Beautiful cats....lovely pics.


----------



## suzy93074 (Sep 3, 2008)

Fab pictures! I love the one of Fin leaning up - looks so cute!


----------



## happysaz133 (Jun 5, 2008)

Wow they are all so beautiful! I love their little kitty bed chairs


----------



## spid (Nov 4, 2008)

Lovely cats - liking the silver tabby at the end. My car will be looking like that soon! lol!


----------



## Marcia (Mar 10, 2009)

Lovely pics 

I really like the 1st pic too


----------



## Sorcha (Oct 19, 2009)

spid said:


> Lovely cats - liking the silver tabby at the end. My car will be looking like that soon! lol!

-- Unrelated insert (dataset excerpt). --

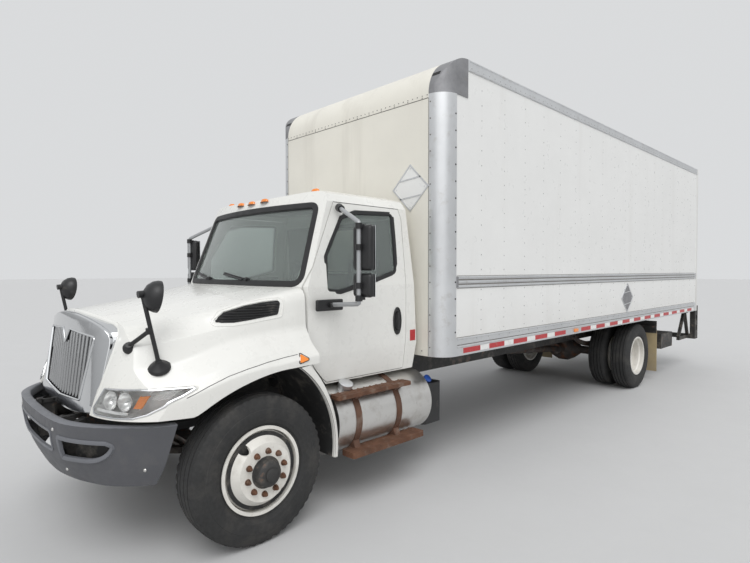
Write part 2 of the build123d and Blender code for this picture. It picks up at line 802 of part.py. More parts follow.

Oh wow, so you're moving too? 
The silver tabby is Myrddin our maine coon. He's lovely


----------



## kittykat (Nov 2, 2007)

wow great pics


----------



## Cazza1974 (Sep 23, 2009)

They are gorgeous


----------



## DKDREAM (Sep 15, 2008)

what beautiful cats you have thanks for sharing their pics with us.


----------



## sequeena (Apr 30, 2009)

Fantastic pics! Myrddin is to die for  I like how you didn't go for the English version of his name!


----------



## RockySapphire (Oct 2, 2009)

Wow so many beautiful cats you have. I love the silver tabby too.


----------